I have been observing the Visual
Effects "industry" and the behavior of people in that
industry since about 1980. I am constantly amazed by the sense of
sharing, the love, the collaboration, the farsightedness, wisdom and
sheer intelligence of people in this industry.
Well, actually, no I haven't.
In fact, I have noticed what seems to
be the reverse: a thuggish, callous, stupid, fuck-you-I-got-mine
sensibility that pervades the industry like the smell of rotting
garbage in August. To those from the NY area, who will understand
the reference, I tell them that I suspect that people in New Jersey
Waste Management industry generally show a much higher level of
intelligence, wit and humanity than people in our industry.
Every once in a while I come across
intelligent behavior in the animal world that totally recreates for
me some sense of what the visual effects industry, or the people
within it, are like. For example, in this post, I discuss why the Komodo Dragon might
make a good mascot for Visual Effects.
I have just stumbled upon another
example of animal behavior that evokes for me the sense of the visual
effects industry in some subtle, or even sublime, way.

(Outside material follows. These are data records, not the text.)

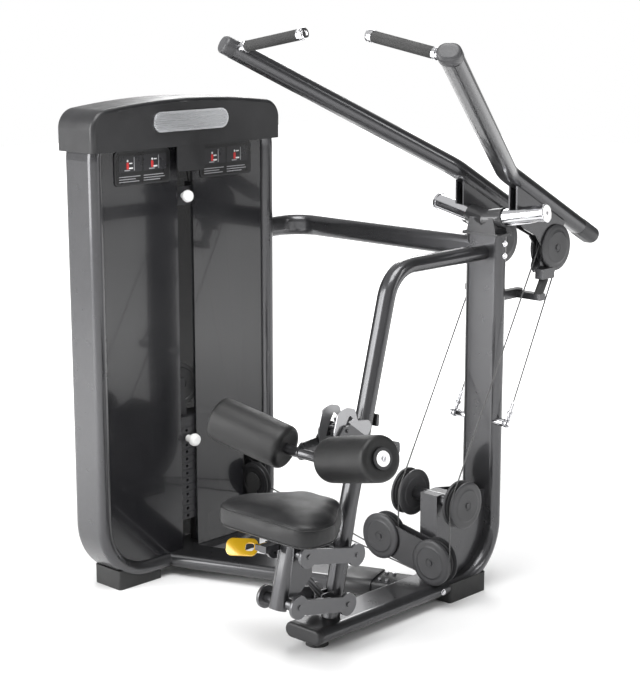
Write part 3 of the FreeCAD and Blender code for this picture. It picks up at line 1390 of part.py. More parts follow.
def pad_adjuster(front_outer):
    """Notched plates on the front tube and the hinge lugs behind it."""
    pivot = Vector(0, size("pad_pivot_y"), size("pad_pivot_z"))
    radius = (SLOT_PIN - pivot).Length
    rest = math.degrees(math.atan2(SLOT_PIN.z - pivot.z, SLOT_PIN.y - pivot.y))
    half = size("front_tube_width") / 2
    pieces = []

    def around(angle, distance, x):
        """Point on a circle about the pad pivot."""
        turn = math.radians(angle)
        return Vector(x, pivot.y + distance * math.cos(turn), pivot.z + distance * math.sin(turn))

    for side in (-1, 1):
        x = side * half
        outline = [Vector(x, front_tube_y(632) - 10, 634), Vector(x, SLOT_PIN.y - 40, 626),
                   Vector(x, SLOT_PIN.y - 46, 668), Vector(x, SLOT_PIN.y - 30, 722),
                   Vector(x, SLOT_PIN.y + 14, 730), Vector(x, SLOT_PIN.y + 34, 694),
                   Vector(x, front_tube_y(680) - 4, 684), Vector(x, front_tube_y(680) + 10, 664)]
        plate = slab(outline, side * 5, X_AXIS, 8)
        band = Part.Wire([
            Part.Arc(around(rest - 11, radius - 7, x), around(rest, radius - 7, x),
                     around(rest + 7, radius - 7, x)).toShape(),
            Part.LineSegment(around(rest + 7, radius - 7, x), around(rest + 7, radius + 7, x)).toShape(),
            Part.Arc(around(rest + 7, radius + 7, x), around(rest, radius + 7, x),
                     around(rest - 11, radius + 7, x)).toShape(),
            Part.LineSegment(around(rest - 11, radius + 7, x), around(rest - 11, radius - 7, x)).toShape(),
        ])
        slot = Part.Face(band).extrude(X_AXIS * side * 5)
        plate = plate.cut(slot)
        for angle in (rest - 9.5, rest - 4.7, rest, rest + 5):
            notch = Part.makeCylinder(7, 5, around(angle, radius - 9, x), X_AXIS * side)
            plate = plate.cut(notch)
        pieces.append(plate)
        lug = slab([Vector(x, front_tube_y(600) - 6, 606), Vector(x, front_tube_y(540) - 6, 540),
                    Vector(x, pivot.y + 16, pivot.z - 18), Vector(x, pivot.y + 16, pivot.z + 18)],
                   side * 5, X_AXIS, 8)
        lug = lug.cut(rod(size("pin_radius") + FIT, pivot - X_AXIS * 60, pivot + X_AXIS * 60))
        pieces.append(lug)
    clip_y = front_tube_y(672) + size("front_tube_depth") / 2
    clip = block(-half, half, clip_y - 3, clip_y + 14, 652, 692).cut(front_outer)
    pieces.append(max(clip.Solids, key=lambda solid: solid.Volume))
    feature("pad_adjuster", group(pieces))


# --------------------------------------------------------------------------- fasteners
def frame_fasteners(beam_outer):
    """Dome-headed bolts on the outside of the frame, and the two cable studs."""
    stud = anchor_stud(beam_outer)
    bolts = [stud, mirrored(stud)]
    side_x = size("tube_width") / 2
    for y, z in ((UPRIGHT_Y, 1168), (UPRIGHT_Y, 1128), (-129, BEAM_Z)):
        for side in (-1, 1):
            if side < 0 and y == UPRIGHT_Y:
                continue
            start = Vector(side * side_x, y, z)
            washer = rod(10, start, start + X_AXIS * side * 2)
            dome = rod(7, start + X_AXIS * side * 2, start + X_AXIS * side * 7)
            bolts.append(fuse(washer, dome))
    feature("frame_fasteners", group(bolts))


def build():
    """Make every sub-part."""
    beam_outer, tower_outer = frame_tubes()
    front_outer = front_tube(beam_outer)
    top_link_tube(beam_outer, tower_outer)
    crossbeam(beam_outer, tower_outer)
    feet(beam_outer, tower_outer)
    tower_cap()
    shields(tower_outer)
    weight_stack(tower_outer)
    selector_pin()
    add_on_weight()
    cables()
    wheels()
    pulley_post(beam_outer)
    floor_wheel_housing()
    head()
    arms()
    arm_stops(beam_outer)
    cable_anchors()
    seat_links()
    seat_carriage()
    seat_pad()
    gas_spring()
    release_lever()
    thigh_arm()
    thigh_rollers()
    pad_adjuster(front_outer)
    frame_fasteners(beam_outer)


def export():
    """Check every object, then write one STEP file per sub-part."""
    doc.recompute()
    for obj in doc.Objects:
        if "Invalid" in obj.State or "Error" in obj.State:
            raise RuntimeError("%s is %s" % (obj.Label, obj.State))
    for obj in parts:
        if obj.Shape.isNull() or not obj.Shape.isValid() or not obj.Shape.Solids:
            raise RuntimeError("%s has no valid solid" % obj.Label)
    os.makedirs("parts", exist_ok=True)
    for obj in parts:
        obj.Shape.exportStep("parts/%s.step" % obj.Label)
        print(obj.Label, len(obj.Shape.Solids), round(obj.Shape.Volume / 1000.0, 1))
    print(len(parts), "nodes")


build()
export()
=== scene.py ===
"""Looks for the lat pulldown machine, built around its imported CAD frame."""
import math

import bmesh
import bpy
from mathutils import Matrix, Vector


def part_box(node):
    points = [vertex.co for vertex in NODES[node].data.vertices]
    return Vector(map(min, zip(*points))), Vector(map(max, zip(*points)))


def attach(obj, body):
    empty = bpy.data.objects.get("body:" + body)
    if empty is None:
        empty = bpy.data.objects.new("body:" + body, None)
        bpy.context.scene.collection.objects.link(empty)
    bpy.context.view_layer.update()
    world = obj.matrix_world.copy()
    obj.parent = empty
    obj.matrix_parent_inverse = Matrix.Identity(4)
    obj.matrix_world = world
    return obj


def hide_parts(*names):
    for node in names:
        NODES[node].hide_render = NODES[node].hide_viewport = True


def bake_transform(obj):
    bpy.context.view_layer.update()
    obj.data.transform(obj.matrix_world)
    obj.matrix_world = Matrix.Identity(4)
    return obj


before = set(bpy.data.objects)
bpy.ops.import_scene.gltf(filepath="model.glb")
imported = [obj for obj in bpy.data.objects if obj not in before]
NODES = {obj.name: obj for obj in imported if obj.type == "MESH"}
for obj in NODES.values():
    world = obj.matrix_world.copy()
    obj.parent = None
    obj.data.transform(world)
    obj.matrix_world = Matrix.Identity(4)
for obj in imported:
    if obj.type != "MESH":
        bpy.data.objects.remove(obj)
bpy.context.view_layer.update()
SCENE = bpy.context.scene


# ---------------------------------------------------------------- materials
def new_material(name, colour, roughness=0.5, metallic=0.0, coat=0.0, coat_roughness=0.1,
                 specular=0.5, sheen=0.0, alpha=1.0):
    """Principled material with its constants set on the shader's sockets."""
    mat = bpy.data.materials.new(name)
    mat.use_nodes = True
    shader = mat.node_tree.nodes["Principled BSDF"]
    shader.inputs["Base Color"].default_value = (*colour, 1)
    shader.inputs["Roughness"].default_value = roughness
    shader.inputs["Metallic"].default_value = metallic
    shader.inputs["Coat Weight"].default_value = coat
    shader.inputs["Coat Roughness"].default_value = coat_roughness
    shader.inputs["Specular IOR Level"].default_value = specular
    shader.inputs["Sheen Weight"].default_value = sheen
    shader.inputs["Alpha"].default_value = alpha
    return mat


def add_node(mat, kind, **values):
    """Shader node with some of its inputs or properties set."""
    node = mat.node_tree.nodes.new(kind)
    for key, value in values.items():
        if hasattr(node, key):
            setattr(node, key, value)
        else:
            node.inputs[key.replace("_", " ")].default_value = value
    return node


def link(mat, source, target):
    """Join two sockets."""
    mat.node_tree.links.new(source, target)


def object_coords(mat, scale=(1, 1, 1)):
    """Object-space coordinates, stretched."""
    coords = add_node(mat, "ShaderNodeTexCoord")
    mapping = add_node(mat, "ShaderNodeMapping")
    mapping.inputs["Scale"].default_value = scale
    link(mat, coords.outputs["Object"], mapping.inputs["Vector"])
    return mapping.outputs["Vector"]


def noise(mat, scale, detail=4.0, stretch=(1, 1, 1)):
    """Noise value in object space."""
    node = add_node(mat, "ShaderNodeTexNoise", Scale=scale, Detail=detail)
    link(mat, object_coords(mat, stretch), node.inputs["Vector"])
    return node.outputs["Fac"]


def ramp(mat, value, stops):
    """Colour ramp through (position, grey or rgb) stops."""
    node = add_node(mat, "ShaderNodeValToRGB")
    elements = node.color_ramp.elements
    while len(elements) < len(stops):
        elements.new(0.5)
    for element, (place, colour) in zip(elements, stops):
        element.position = place
        rgb = colour if isinstance(colour, tuple) else (colour, colour, colour)
        element.color = (*rgb, 1)
    link(mat, value, node.inputs["Fac"])
    return node.outputs["Color"]


def bump(mat, *layers):
    """Chain of bump layers, each (height socket, strength, distance)."""
    normal = None
    for height, strength, distance in layers:
        node = add_node(mat, "ShaderNodeBump", Strength=strength, Distance=distance)
        link(mat, height, node.inputs["Height"])
        if normal is not None:
            link(mat, normal, node.inputs["Normal"])
        normal = node.outputs["Normal"]
    link(mat, normal, mat.node_tree.nodes["Principled BSDF"].inputs["Normal"])


def colour_in(mat, socket):
    """Drive the base colour."""
    link(mat, socket, mat.node_tree.nodes["Principled BSDF"].inputs["Base Color"])


def roughness_in(mat, socket):
    """Drive the roughness."""
    link(mat, socket, mat.node_tree.nodes["Principled BSDF"].inputs["Roughness"])


def paint(name, dark, light, roughness=0.3, metallic=0.55):
    """Metallic powder coat under clear lacquer: flakes, soft mottling and fine orange peel."""
    mat = new_material(name, dark, roughness, metallic, coat=0.6, coat_roughness=0.08)
    flakes = add_node(mat, "ShaderNodeTexVoronoi", Scale=1400.0)
    link(mat, object_coords(mat), flakes.inputs["Vector"])
    sparkle = ramp(mat, flakes.outputs["Distance"], [(0.0, light), (0.45, dark), (1.0, dark)])
    mottle = ramp(mat, noise(mat, 9.0), [(0.3, (0.93,) * 3), (0.75, (1.0,) * 3)])
    mix = add_node(mat, "ShaderNodeMix", data_type="RGBA", blend_type="MULTIPLY")
    mix.inputs["Factor"].default_value = 1.0
    link(mat, sparkle, mix.inputs["A"])
    link(mat, mottle, mix.inputs["B"])
    colour_in(mat, mix.outputs["Result"])
    roughness_in(mat, ramp(mat, noise(mat, 26.0),
                           [(0.3, roughness - 0.03), (0.8, roughness + 0.03)]))
    bump(mat, (noise(mat, 420.0, 2.0), 0.05, 0.001))
    return mat


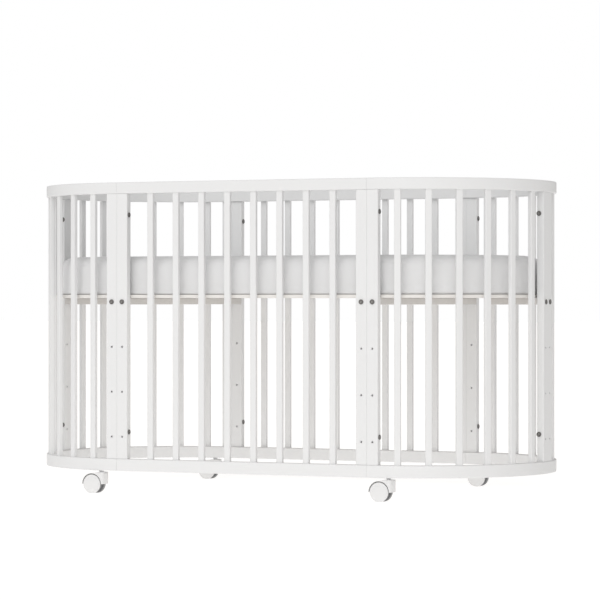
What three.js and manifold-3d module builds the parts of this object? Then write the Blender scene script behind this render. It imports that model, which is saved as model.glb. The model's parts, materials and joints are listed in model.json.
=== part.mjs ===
// An oval baby crib: a slatted wooden ring that stands on four twin-wheel casters.
// The ring is six bolted panels. Two are straight and four are quarter circles, so the plan is
// two half circles joined by straights. The mattress lies on a base that hangs between the posts.
//
// Millimetres, +X along the crib, +Y to the back, +Z up. The origin is on the floor at the middle.

import * as THREE from "three";
import { mergeVertices } from "three/addons/utils/BufferGeometryUtils.js";
import Module from "manifold-3d";

// ---- driving dimensions ----

// plan: the posts' outer faces lie on this oval
const END_RADIUS = 375; // of the half circles
const HALF_STRAIGHT = 375; // from the middle of the crib to the half circles' centres

// heights above the floor
const FRAME_BASE = 64; // underside of the lower rails
const FRAME_TOP = 860.6; // top of the upper rails
const LOWER_RAIL_HEIGHT = 33.6;
const UPPER_RAIL_HEIGHT = 31;

// rails, posts and slats
const RAIL_PROUD = 2; // how far the rails stand out past the posts
const RAIL_DEPTH = 28;
const STILE_WIDTH = 32; // two stiles, one from each panel, make a post
const STILE_DEPTH = 20;
const SLAT_WIDTH = 18;
const SLAT_DEPTH = 12;
const SLAT_SET_BACK = 2.5; // behind the posts' outer faces
const STRAIGHT_SLATS = 8;
const CURVED_SLATS = 6;
const SLAT_TENON = 12; // length of a slat's end inside the lower rail

// bolts that hold the mattress base, and the spare holes that let it hang lower
const BASE_BOLT_HEIGHT = 530.9;
const BASE_HEIGHTS = 4;
const BASE_STEP = 124; // from one height to the next
const BOLT_OFFSET = 16; // from the seam between two stiles
const BOLT_HOLE_RADIUS = 3.3;
const BOLT_RADIUS = 3;
const BOLT_HEAD_RADIUS = 6.7;
const BOLT_HEAD_HEIGHT = 2.4;

// mattress base and mattress
const BEAM_BASE = 523.5;
const BEAM_HEIGHT = 17.7;
const BATTEN_LENGTH = 145;
const BOARD_THICKNESS = 9.3;
const BOARD_RADIUS = 350;
const MATTRESS_RADIUS = 347;
const MATTRESS_THICKNESS = 101.5;
const MATTRESS_EDGE = 18; // how far the edges are rounded off

// casters
const CASTER_ANGLE = THREE.MathUtils.degToRad(9); // round the curved panel from its straight end
const WHEEL_RADIUS = 26.7;
const WHEEL_TRAIL = 21.5; // from the stem back to the axle
const CASTER_WIDTH = 37; // over both wheels, and over the hood
const HOOD_WEB = 14; // thickness of the hood between the wheels
const HOOD_TOP = 59.2;
const HOOD_NOSE = 14.7; // from the stem to the hood's front
const NOSE_ROUND = 8.5; // of the hood's front corners, in plan
const NOSE_TOP_ROUND = 4.5;
const FENDER_RADIUS = 30.4; // of the hood's round back, about the axle
const FENDER_WALL = 1.2;
const AXLE_RADIUS = 3;
const AXLE_REACH = 14; // from the caster's middle to each end of the axle
const STEM_RADIUS = 4;
const STEM_COLLAR_RADIUS = 6.5;
const STEM_IN_RAIL = 24;
const STEM_IN_HOOD = 18;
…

In the past, I have often wondered if
there might also be some relationship between visual effects people
and the cartilanginous fish known as "stingrays". The
stingray is related to the shark, and many have noted that visual
effects people do share behavior with stocks, notably the need to
always move forward and the tendency to go into a feeding frenzy
whenever blood is sensed.
Who you looking at ?
One behavior that visual effects people
seem to share with the stingray is in the area of mating. Here is
how Wikipedia describes mating behavior in the stingray:
"When a male is courting a female, he will follow her closely, biting at her pectoral disc. He then places one of his two claspers into her valve."
This so clearly resembles mating
behavior in visual effects people, to the extent that they mate, that
one has to wonder if there is not a deeper genetic relationship
between the two groups of animals.
Normally, the sting ray is a loner who
travels and feeds by themselves and rarely seeing another of their
kind but recently new behavior has been observed in the Cayman
Islands. There, tourists have taken to feeding the stingray with
prepackaged-for-their-convenience squid packets and the stingray have
taken to the idea in a major way. Now instead of being nocturnal
and alone, they hang around during the daytime in large crowds
waiting to gorge themselves on tasty squid packets. Apparently
there is no ethic or value that the stingray is not willing to give
up in return for tasty frozen squid.
Consider the following picture of this practice:
Consider the following picture of this practice:
You can read more about this here:
This reminds me of the feeding frenzy
in visual effects and computer animation in the early 90s, with scum
newly trained in art schools flocking into the artificial and
unsustainable slave pits of the major studios on the West Coast,
gorging themselves on tasty and competitive salary packages and
leaving chunks and detrius from dead squid floating in little pieces
in the water.
The
relationship is surely not a coincidence.